A Roma hanno un'altra mentalità. Meno certosina e più fastosa. Franco Fiorito (che ieri ha detto «Ho chiuso con la politica») e Vincenzo Maruccio guidavano i gruppi del Pdl e dell'Idv. Teoricamente abitavano agli antipodi, in realtà si sarebbero portati via una cifra equivalente: circa 1,3 milioni di euro a testa. Un furto bipartisan. Attenzione: stiamo parlando di tanti soldi, ma a loro evidentemente non bastavano mai. Il Batman di Anagni si compra per 800mila euro circa una villa al Circeo. Abusiva, ci mancherebbe. E già che c'è, cerca pure di firmare un abuso tutto suo: la piscina. Non ci riesce, ma continua a spendere. Nella capitale nevica, gli italiani ironizzano sulla disorganizzazione dei romani, ma sbagliano, perché almeno lui, il Batman, si preoccupa e corre ai ripari: si mette al volante di una jeep. Tanto paga il solito Pantalone.

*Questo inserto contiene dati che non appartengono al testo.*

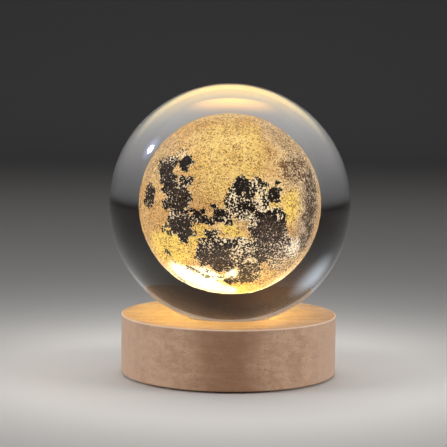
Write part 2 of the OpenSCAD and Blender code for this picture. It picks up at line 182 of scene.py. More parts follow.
def mergedCopy(node, name, sharpAngle=30, bevel=0.0):
    # a CAD node's own shape with its doubles merged, so that round faces shade smoothly.
    # Edges steeper than the angle in degrees stay sharp, or get a bevel of that many mm.
    mesh = frame["nodes"][node].data.copy()
    mesh.name = name
    made = addObject(name, mesh)
    work = bmesh.new()
    work.from_mesh(mesh)
    bmesh.ops.remove_doubles(work, verts=work.verts, dist=copying["doubles"])
    bmesh.ops.dissolve_degenerate(work, edges=work.edges, dist=copying["slivers"])
    work.to_mesh(mesh)
    work.free()
    mesh.shade_smooth()
    mesh.set_sharp_from_angle(angle=math.radians(sharpAngle))
    if bevel:
        rounding = made.modifiers.new("edges", "BEVEL")
        rounding.width = bevel * mm
        rounding.segments = copying["bevelSegments"]
        rounding.limit_method = "ANGLE"
        rounding.angle_limit = math.radians(sharpAngle)
    weighted = made.modifiers.new("normals", "WEIGHTED_NORMAL")
    weighted.keep_sharp = True
    return made


def newMaterial(name, surface, *values):
    # a new material; the surface function fills its tree and returns the shader
    made = bpy.data.materials.new(name)
    made.use_nodes = True
    made.node_tree.nodes.clear()
    finish(surface(made.node_tree, *values))
    return made


def addNode(kind, inputs=None, tree=None, **settings):
    # a node with its settings, and each input either linked or set. It goes into the tree of
    # what it is linked to, or into the given one.
    inputs = inputs or {}
    links = {key: value for key, value in inputs.items() if isinstance(value, bpy.types.NodeSocket)}
    tree = tree or next(iter(links.values())).id_data
    node = tree.nodes.new("ShaderNode" + kind)
    for key, value in settings.items():
        setattr(node, key, value)
    for key, value in inputs.items():
        socket = node.inputs[key]
        if key in links:
            tree.links.new(value, socket)
        elif socket.type == "RGBA":
            socket.default_value = (*value, 1.0)
        else:
            socket.default_value = value
    return node


def maths(operation, first, second=0.0):
    return addNode("Math", {0: first, 1: second}, operation=operation).outputs[0]


def times(first, second):
    return maths("MULTIPLY", first, second)


def lessThan1(value):
    # what is left of 1
    return maths("SUBTRACT", 1.0, value)


def vectorMaths(operation, inputs, output=0):
    return addNode("VectorMath", inputs, operation=operation).outputs[output]


def lengthOf(vector, keep=(1.0, 1.0, 1.0)):
    # the vector's length, after each of its parts is taken times its kept share
    kept = vectorMaths("MULTIPLY", {0: vector, 1: keep})
    return vectorMaths("LENGTH", {0: kept}, "Value")


def blendColour(share, first, second):
    return addNode("Mix", {0: share, 6: first, 7: second}, data_type="RGBA").outputs[2]


def blendNumber(share, first, second):
    return addNode("Mix", {0: share, 2: first, 3: second}).outputs[0]


def spread(value, low, high, newLow=0.0, newHigh=1.0, smooth=True):
    # stretches low..high to newLow..newHigh, and holds it there
    node = addNode(
        "MapRange",
        {"Value": value, "From Min": low, "From Max": high, "To Min": newLow, "To Max": newHigh},
        interpolation_type="SMOOTHSTEP" if smooth else "LINEAR",
    )
    return node.outputs["Result"]


def aboutHalf(noise, reach, newLow=0.0, newHigh=1.0, smooth=True):
    # stretches the middle of a noise, 0.5 - reach .. 0.5 + reach, to newLow..newHigh
    return spread(noise, 0.5 - reach, 0.5 + reach, newLow, newHigh, smooth)


def objectPlace(tree):
    return addNode("TexCoord", tree=tree).outputs["Object"]


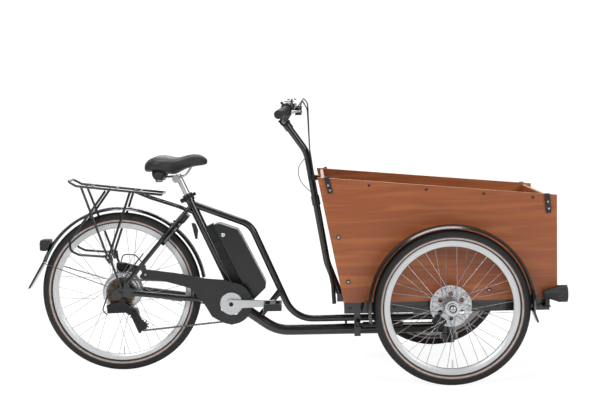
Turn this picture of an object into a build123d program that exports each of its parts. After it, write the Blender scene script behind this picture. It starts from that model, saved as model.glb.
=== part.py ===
from build123d import *
import os
from math import atan2, cos, floor, hypot, pi, radians, sin, sqrt, tan

# Electric cargo tricycle: two wheels and a wooden box in front, one driven wheel behind.
# X forward, Y to the rider's left, Z up; the ground is Z = 0 and millimetres are used throughout.

# ---------------------------------------------------------------- driving dimensions
wheelbase = 1314.0
rear_axle_x = -690.0
front_axle_x = rear_axle_x + wheelbase
running_gap = 0.05          # radial clearance of a shaft in its bearing
part_gap = 0.4              # clearance between pieces that pass each other

# wheels: bicycle sizes 47-559 (rear) and 47-507 (front)
rear_wheel_r = 327.0
front_wheel_r = 300.0
rear_bead_r = rear_wheel_r - 47.5
front_bead_r = front_wheel_r - 46.5
tyre_width = 47.0
tyre_wall = 3.6
rim_width = 24.0
rim_wall = 2.2
rim_flange = 6.0
rim_depth = 17.5
spoke_r = 1.0
spoke_count = 36
rotor_r = 80.0
rotor_thickness = 2.0
valve_r = 3.0
valve_length = 32.0

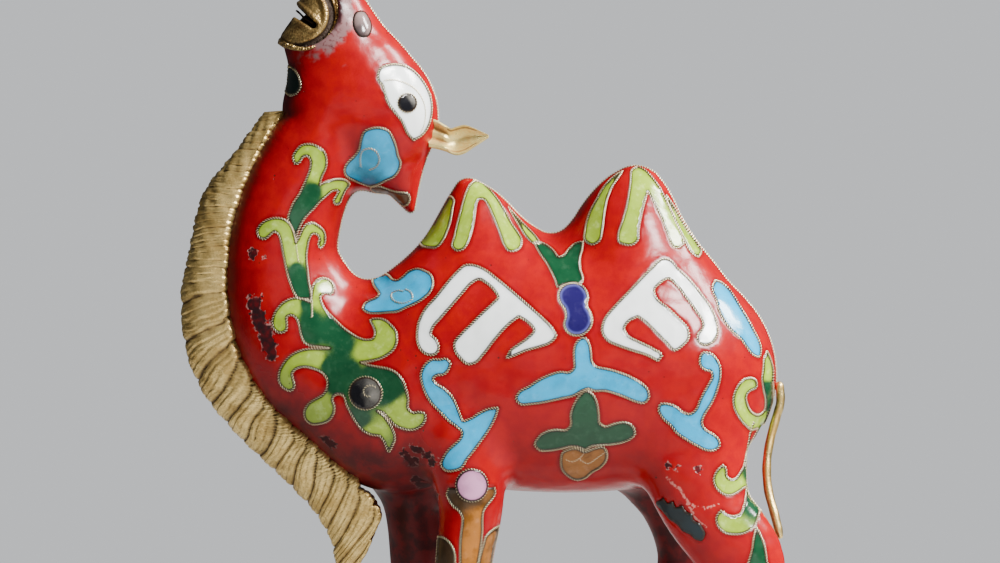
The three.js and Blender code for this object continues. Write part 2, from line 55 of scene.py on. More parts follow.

Per la classe politica il bancomat pubblico è senza limiti. Basta spingere il bottone e i soldi escono sempre, come da una fontana. Anche Maruccio aspira qualcosa come 1,3 milioni di euro. Ma qui è interessante notare che una fetta discreta del capitale, 100mila euro circa, viene ingoiata dalle macchinette in sala giochi. Vizio maledetto e inguaribile. Finanziato, pure quello, dagli italiani. Nell'arca dell'abbondanza c'è di tutto. Perfino il tagliaerba e la sega circolare presi dal piemontese Andrea Stara. E pure la riparazione dell'auto della moglie: Silvestro Ladu, ex assessore sardo, la sistema e poi sistema tante altre cose. Il totale è di 253mila euro.

Da inserire nel catalogo delle vergogne.